A total of 40 pieces of legislation exist on our statue books that support mediation as an alternative to litigation, and the implementation of court-annexed mediation at pilot site courts in Gauteng and North West will start on December 1, which means that our judicial authorities are serious about mediation as an alternative to litigation, according to Mr Nelson.

“I still litigate, but only after the disputants have rejected mediation as an alternative,” said Mr Nelson, adding that mediation can be invoked at any point in the process, before, during or after litigation. He cited a recent case where two well-known Stellenbosch wine producers had litigated over the matter of the name for a wine.

Judgment was granted in favour of the plaintiff, but the defendant secured leave to appeal to the full bench of the Cape High Court. Faced with legal bills in excess of R1.5 million, and the prospect of the Supreme Court of Appeals overturning the original judgment, the parties agreed to mediation. The matter was resolved whereby the defendant could continue to produce wine in limited quantities under the disputed name once every 10 years, and the plaintiff agreed to the original judgment being set aside, and paid his own legal bills.

“The parties were offered the option of mediation on more than one occasion during the proceedings,” said Mr Nelson, “but they initially refused it, but once they did agree to mediation, the matter was resolved very quickly. Sadly, can be imagined, this came at great expense to the relationship between the parties.”

In the panel discussion, the applicability of mediation to the agricultural sector was discussed, and it was pointed out that it may not be appropriate for farmworkers because of the 50/50 split of fees, but Mr Nelson noted that as more mediators are trained – Mr Nelson runs a mediator training programme at his estate under the auspices of the University of Cape Town – there will be those who are prepared to mediate for no fee.
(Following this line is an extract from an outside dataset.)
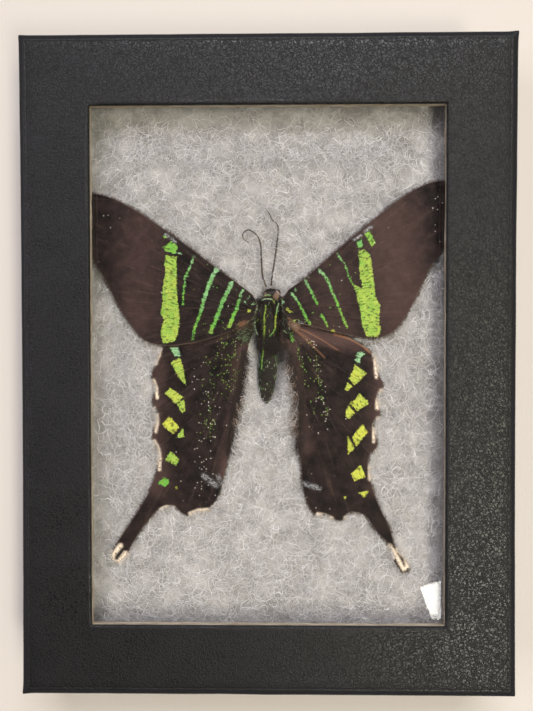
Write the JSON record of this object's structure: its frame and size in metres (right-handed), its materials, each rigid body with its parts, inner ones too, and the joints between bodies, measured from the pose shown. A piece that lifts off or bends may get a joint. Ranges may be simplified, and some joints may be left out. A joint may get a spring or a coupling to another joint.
{
  "type": "framed swallowtail moth specimen",
  "caption": "Shallow black card display case with a window of glass over a fibre pad, on which a spread green-banded tailed moth is pressed.",
  "frame": {"origin": "centre of the underside of the case, the face it lies on", "axes": "+Z out through the glass, +Y towards the moth's head along the case's long side, +X to the right when looking at the glass with the head up"},
  "size_m": [0.1072, 0.1422, 0.019],
  "materials": {
    "leatherette_card": "card covered with black paper embossed in a leather grain, satin",
    "window_glass": "clear, polished",
    "fibre_pad": "greyish white polyester fibre wadding, matt",
    "pin_steel": "nickel-plated steel, bright",
    "wing_scales": "dry brown-black wing membrane with green bands of scales, matt with a little sheen",
    "body_fur": "dark hair and scales with yellow-green stripes, matt",
    "dark_horn": "dry insect horn, dark brown, satin"
  },
  "bodies": {
    "root": {"lid": "leatherette_card", "glass_pane": "window_glass", "tray": "leatherette_card", "batting": "fibre_pad", "pin_right": "pin_steel", "pin_back": "pin_steel", "pin_left": "pin_steel", "pin_front": "pin_steel", "forewing_left": "wing_scales", "forewing_right": "wing_scales", "hindwing_left": "wing_scales", "hindwing_right": "wing_scales", "head": "body_fur", "thorax": "body_fur", "abdomen": "body_fur", "antenna_left": "dark_horn", "antenna_right": "dark_horn", "front_leg_left": "dark_horn", "front_leg_right": "dark_horn", "middle_leg_left": "dark_horn", "middle_leg_right": "dark_horn", "hind_leg_left": "dark_horn", "hind_leg_right": "dark_horn"}
  },
  "joints": []
}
National ethical trade co-ordinator for Fruit South Africa, Coleen Chennels, noted an initiative is under way to give farmworkers access to mediation. “We’ve asked the CCMA (Commission for Conciliation, Mediation and Arbitration), to make their mediators available to farmworkers where they live and work. That way, if a farmworker is involved in a dispute with an employer, it will be possible to pursue mediation free of charge, in situ, rather than having to travel to a main centre which is currently the case,” she said.

Mr Mooi said with the current system, when disputes arose between farmworkers and employers, it invariably resulted in separation. “Irrespective of who wins, the farmworker usually ends up being evicted,” he said. “With mediation, it may well be possible to prevent that in the future.”

Mr Nelson encouraged the delegates to promote mediation as an alternative to litigation for dispute resolution, saying mediation courses are increasingly available, like UCT’s course, which is more broadly commercial, as well as the course run at the Nelson Mediation and Peace Centre on the farm, which is aimed at the agricultural sector.